More below the fold.
(Before going on, I should say that I did not choose the verb “cannibalize” lightly or flippantly. The cultural trope of anthropophagy is a crucial one in Brazil, having its origins in Montaigne’s famous essay “Of Cannibals” but codified into polemical form in Oswald de Andrade’s 1928 essay, “Manifesto Antropófago.” I won’t be saying any more about it here, but somewhere, somehow, commentary on it will find its way into the book.)
Maíra is the first novel by Ribeiro (1922-1997), a Brazilian anthropologist perhaps best known in this country for The Brazilian People: The Formation and Meaning of Brazil (2000). Long before writing either that book or Maíra, though, Ribeiro had established his reputation by specializing in the study of indigenous populations in Brazil’s deep interior. That research certainly informs much of what appears in his novel: several of its chapters are lyrical retellings of indigenous creation myths, and the novel also provides elaborate descriptions of initiation rites, marriage, rules governing sexual relations, etc. It was in the course of this research that Ribeiro had come to believe that “Brazil” as now constituted was comprised of two groupings of people: “Brazilians,” who are the amalgam of indigenous, African, and European peoples who now predominate in the country’s coastal areas and certain regions of the interior; and those various indigenous groups who have retained their respective cultural identities to such an extent that Ribeiro does not foresee their becoming integrated into the political and cultural life of the nation. All of this matters for our discussion of Maíra because it is, in its essence, a dramatization of Ribeiro’s argument regarding Brazil’s failure to achieve that integration of indigenous peoples.

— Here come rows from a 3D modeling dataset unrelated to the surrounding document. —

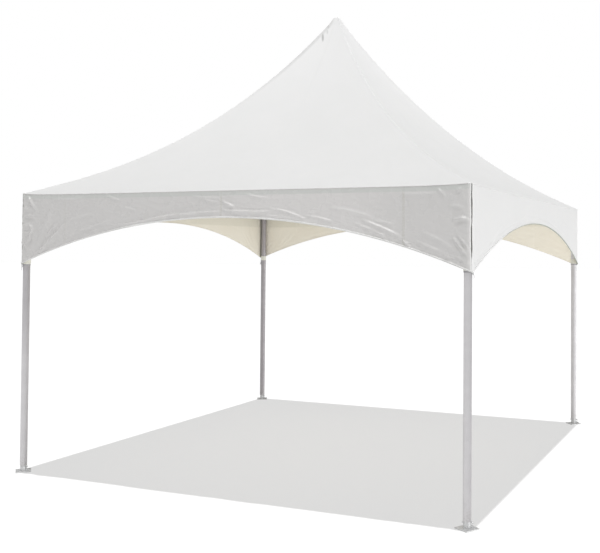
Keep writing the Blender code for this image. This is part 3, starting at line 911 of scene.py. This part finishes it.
# %% How far a valance stands out
MILLI = 0.001
END_EASE = (-0.004, 0.012)  # the crumple of the ends sets in softly round their start
HEM_EASE = (0.030, 0.060)  # the hem's own crumple fades at these heights over it
SEAM_RISE, SEAM_EDGE = 0.0009, (0.011, 0.0145)  # a weld stands up, and runs out here
BESIDE_AT, BESIDE_WIDE = 0.025, 0.030  # small creases beside each weld
HEM_RISE, HEM_STEP = 0.0010, 0.004
STITCHES = (HEM - 0.0045, HEM + 0.0050)  # two rows, as grooves
STITCH_DEEP, STITCH_HALF = 0.0009, 0.0016
FREE_OF_HEM, FREE_OF_EAVE = (0.0, 0.012), (0.008, 0.045)  # folds die out towards both


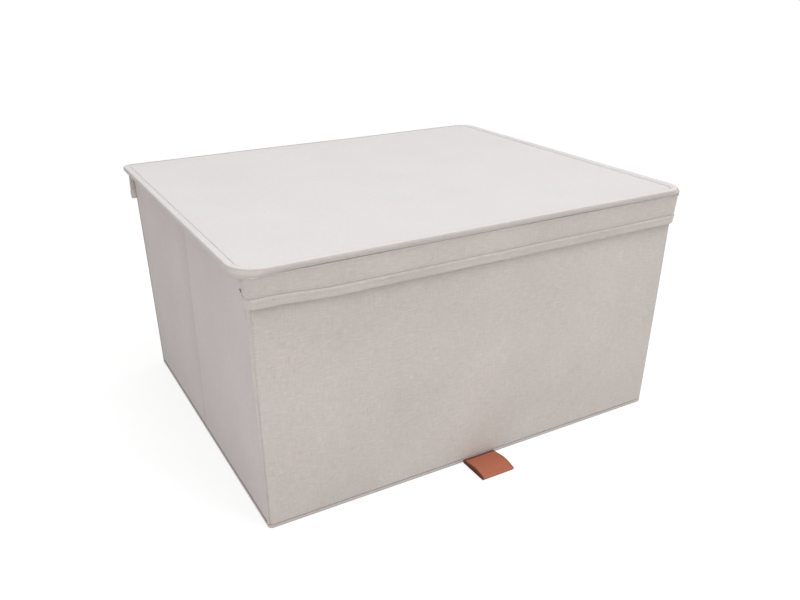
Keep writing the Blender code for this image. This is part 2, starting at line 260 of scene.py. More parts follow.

Iracema, as I mentioned earlier, is an allegorical recounting of the origins of the Brazilian people. It’s a conventionally-structured and -narrated novel, with a straightforward chronology and an omniscient narrator. The titular character dies soon after giving birth to her and Martime’s son, but Iracema is clearly the symbolic mother of the Brazilian people.

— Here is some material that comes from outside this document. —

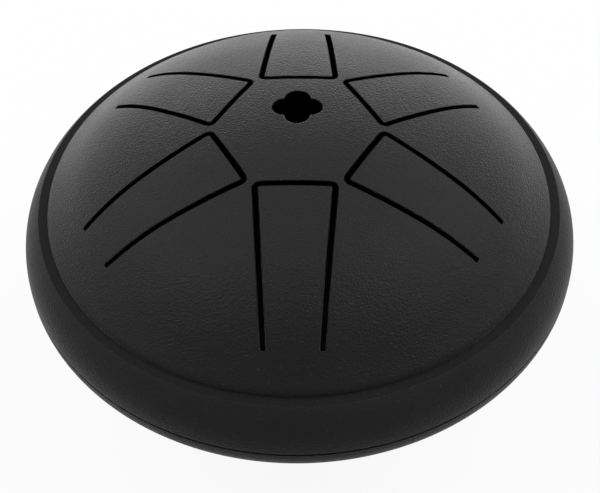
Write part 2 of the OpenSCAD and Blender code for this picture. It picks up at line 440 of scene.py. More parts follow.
class Plan:
    """Triangles over a plan: rim is the outer outline, loops are holes, lines are kept as edges.

    Each line is the numbers of its end points and the points between them.
    """

    def __init__(self, rim, loops, gap, lines=()):
        points, edges, self.starts = [rim], [], []
        n = len(rim)
        edges += [(i, (i + 1) % n) for i in range(n)]
        for loop in loops:
            self.starts.append(n)
            edges += [(n + i, n + (i + 1) % len(loop)) for i in range(len(loop))]
            points.append(loop)
            n += len(loop)
        for (first, last), between in lines:
            ids = [first] + list(range(n, n + len(between))) + [last]
            edges += list(zip(ids[:-1], ids[1:]))
            points.append(between)
            n += len(between)
        fixed = np.vstack(points)
        everything = np.vstack([fixed, spread(rim, loops, fixed, gap)])
        places, _, faces, sources = delaunay_2d_cdt(
            [Vector(p) for p in everything], edges, [], 0, MERGED)[:4]
        self.number = {source: out for out, group in enumerate(sources) for source in group}
        self.places = np.array([[p[0], p[1]] for p in places])
        faces = np.array([f for f in faces if len(f) == 3])
        middle = self.places[faces].mean(axis=1)
        keep = inside(middle, rim)
        for loop in loops:
            keep &= ~inside(middle, loop)
        a, b, c = (self.places[faces[:, i]] for i in range(3))
        u, w = b - a, c - a
        area = u[:, 0] * w[:, 1] - u[:, 1] * w[:, 0]
        faces[area < 0] = faces[area < 0][:, ::-1]
        self.faces = faces[keep & (np.abs(area) > TINY)]

    def rim_ids(self, laid, steps):
        """The form's numbers of the rim's points, once the plan is laid."""
        return [laid[self.number[k]] for k in range(steps)]

    def loop_ids(self, laid, loop, chain):
        """The form's numbers of a chain of a loop's points, once the plan is laid."""
        return [laid[self.number[self.starts[loop] + k]] for k in chain]


def lay(form, places, faces, surface, up):
    """Lays plan triangles on a surface, and returns the form's number for each plan point used."""
    used = np.unique(faces)
    z, normal = surface(places[used])
    ids = form.add(np.column_stack([places[used], z]), normal)
    number = {int(u): i for u, i in zip(used, ids)}
    for f in faces:
        ring = tuple(number[int(v)] for v in f)
        form.faces.append(ring if up else ring[::-1])
    return number


def sag(share):
    """Depth of a unit circle's arc over a share of its radius."""
    return 1 - math.sqrt(1 - share * share)


def lip_row(wall_line, lip_line, surface, share, facing):
    """Points and normals along a lip, at a share of the way from the wall to the sheet's face."""
    line = wall_line + (lip_line - wall_line) * sag(share)
    z, normal = surface(line)
    side = 1.0 if normal[0][2] > 0 else -1.0
    lean = normal * share + facing * (1 - share)
    lean /= np.linalg.norm(lean, axis=1)[:, None]
    return np.column_stack([line, z - side * LIP * sag(1 - share)]), lean


def cut_edge(form, outlines, surfaces, top_ids, low_ids, chain, closed):
    """Rounded edges and wall of a cut from the upper to the lower surface, along a chain."""
    wall_line, lip_line = outlines[0][chain], outlines[1][chain]
    out = lip_line - wall_line
    out /= np.linalg.norm(out, axis=1)[:, None]
    facing = np.column_stack([-out, np.zeros(len(out))])
    rows = [top_ids]
    for surface, shares in ((surfaces[0], (0.5, 0.0)), (surfaces[1], (0.0, 0.5))):
        for share in shares:
            rows.append(form.add(*lip_row(wall_line, lip_line, surface, share, facing)))
    rows.append(low_ids)
    # The wall and the rounding underneath take a darker coat: painted shade inside the cut
    for k, kind in enumerate((FACE, FACE, CUT_SHADE, CUT_SHADE, CUT_SHADE)):
        form.strip(rows[k], rows[k + 1], closed, kind=kind)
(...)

Maíra is not a great novel, but its structural ambitions make it an interesting one, especially considering that it is Ribeiro’s first novel. The chapters devoted to the “now” of the novel receive definitive dates, beginning with 26 October, 1974. That is the day the nude body of a white woman from Rio, whose name is Alma, is found by a river deep in the Amazon rainforest. Her body is painted with red and black stripes, and between her legs are found the stillborn fetuses of twin boys. Alma has apparently died in childbirth, but how had she come to be there in the first place? How long had she been there? Who is the father of the children? The novel’s “now” is the investigation into Alma’s death and attempts to answer those questions. In this novel, Alma is Iracema’s analogue, but it would be more accurate to say the former is the latter’s inverse: Iracema is a heretofore chaste indigenous woman, while in Maíra Alma is designated as “white,” which in Brazil means a person with fairly light skin, and, while in Rio, had been living a dissolute life of frequent drug use and couplings with numerous sexual partners, a life she had grown weary of; Iracema’s son survives, and it is understood that he will be the symbolic father of the Brazilian people, but in Maíra we never learn who the father of Alma’s twins is–and, as already noted, the twins are stillborn.

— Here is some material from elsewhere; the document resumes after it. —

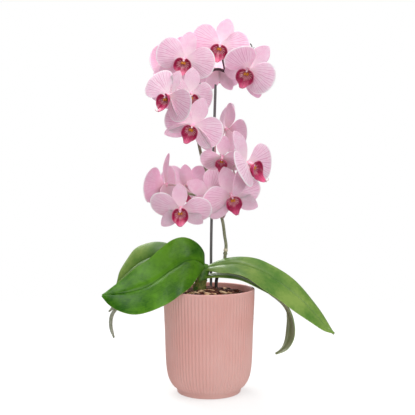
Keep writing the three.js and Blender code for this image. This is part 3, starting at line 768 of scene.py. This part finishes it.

While the chapters devoted to that investigation are in chronological order, they are interspersed contrapuntally among other chapters, some of them devoted to relating Alma’s life before entering the jungle, others concerning the lives of still other characters (priests and ministers, government agents, merchants, and an indigenous man who has gained a measure of power and respect as a practitioner of a syncretic form of Christianity), as well as still another series of chapters that recounts the fictional Maíra people’s creation myth. The result is a kind of narratological cacophony, something like listening to the jungle’s (and by extension Brazil’s) myriad human voices.
For this post, though, I will focus briefly on Isais, Maíra‘s analogue to Iracema‘s Portuguese character Martime. Isais is a Maíra Indian who, while still a boy, had been encouraged by missionaries to prepare for the priesthood. He does so, and even travels to Rome for years of study. Yet, he decides he cannot take his orders, and so travels back to his people to live among them. He retakes his indigenous name, Ava, and plans to take his rightful place as chief and marry a woman long promised to him. (It is on his journey back home that he meets and travels together with Alma, who herself hopes to become a nun or, failing that, to at least serve the Indians in some capacity (she eventually becomes a respected health worker, but also becomes a mirixorã, a woman who, because she is not a member of one of the village clans, can be a sexual partner with any man she chooses).) Both Martime and Isais embody the Portuguese/Brazilian emotion called saudade, best described in English as a deep, existential longing for home and/or the past. At one point in Iracema, Martime’s longing for his home in Portugal causes him to leave Iracema shortly after having conceived their son-to-be; he will return just in time to see her die. Isais’s experience of saudade, however, is more complex: while in Rome, he longs to return to his people, but upon his arrival in his home village he feels estranged from almost everyone there–his years in Europe have changed him more than he had realized. Complicating his state still further is that he is conflicted as to the question of God’s existence. Isais longs for any place that he can call home, yet he can find none.
In Maíra, then, Alma and Isais are the analogues for Iracema and Martime in Iracema. Yet, to call Alma and Isais lovers would be a mistake. For most of the novel, Alma mocks Isais’s existential dilemma, and Isais believes that Alma’s initial giddy desire to redeem her existence through service to the Indians is naïve. Even though they do appear to have had sex once, Alma may already have been pregnant at the time, so Isais is most likely not the father of the children who, in any event, do not survive and result in Alma’s dying.
In the concluding lines of The Brazilian People, Ribeiro himself knowing that he did not have much longer to live, waxes optimistic for the future of his nation, describing Brazil as “the new Rome–a tardy, tropical Rome” built on and by a people of mixed bloods “located in the most beautiful and luminous province of the earth” (322). Indeed, this ostensible work of anthropology reads more, in its conclusion, like one of those novels Doris Sommer identifies as a “foundational fiction.” I cannot explain why Ribeiro’s mood regarding Brazil’s future shifts so dramatically toward the end of his life from that of Maíra, published twenty-two years earlier. It is nevertheless the case that Maíra shows little such optimism. Its intention, after all, is not to mythologize a symbolic beginning for Brazil, as was the agenda of Iracema, but instead to dramatize the Brazil of today, which is to say the early 1970s. That it rewrites Iracema in order to accomplish its task is a striking move on Ribeiro’s part.